"Associare un'innovazione scientifica al lavoro di una o più persone è un compito meno facile di quanto possa sembrare. Sono moltissimi infatti gli 'inventori' che hanno potuto scrivere a piacimento intere pagine di storia della scienza solo grazie al successo commerciale dei loro prodotti". E' l'inizio del capitolo "L'era del persona computer" del libro
Hacker, scienziati e pionieri di Carlo Gubitosa (Stampa Alternativa, 2007, Collana Eretica, 236 pagine, 13 euro).
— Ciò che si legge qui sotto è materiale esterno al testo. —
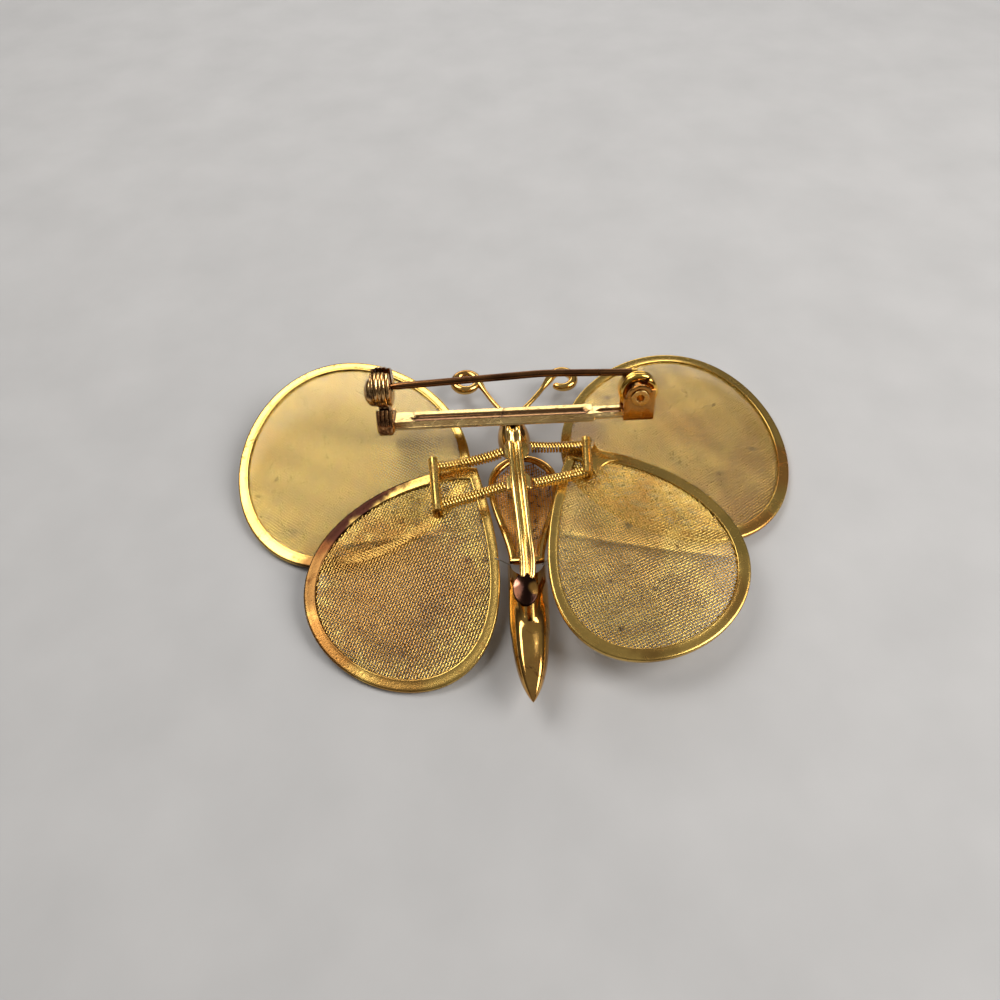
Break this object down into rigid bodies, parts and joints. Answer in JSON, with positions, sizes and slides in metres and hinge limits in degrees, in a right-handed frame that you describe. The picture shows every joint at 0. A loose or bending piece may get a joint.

Il volume racconta storie di innovazioni tecnologiche attraverso le avventure (e le disavventure) dei protagonisti (noti e meno noti). Conosco Carlo Gubitosa da circa 15 anni e osservo con enorme soddisfazione la sua (crescente) capacità di scrivere su temi poco trattati in maniera molto comprensibile o su temi abbondantemente trattati ma in maniera poco banale. Far partire la storia dell'informatica dalla macchina di Antikitera (80-50 a.C.) è un gesto coraggioso. Come lo è spiegare che la lampadina non fu inventata da Edison (o almeno non lo fu
tout court), che dietro la nascita della telematica (da Arpanet a Internet) non c'è la strategia militare ma la passione di studenti e docenti, che l'
MS-Dos ha origine dal
CP/M di Gary Kildall.
Carlo, che da pochi mesi lavora a Santo Domingo per un progetto di cooperazione per l'Unione Europea, ha anche un altro merito: racconta una storia sociale del ciberspazio nel senso che non separa l'evoluzione delle tecnologie dal loro contesto culturale e sociale (errore che viene commesso troppo spesso).
Ma Hacker, scienziati e pionieri insegna anche una ulteriore, sottile, distinzione: quella tra modello
proprietario e approccio
libero, intendendo con questi due termini l'accezione nota in campo informatico. Modelli nei quali, rispettivamente, il valore corrisponde alla scarsità del bene e alla sua diffusione.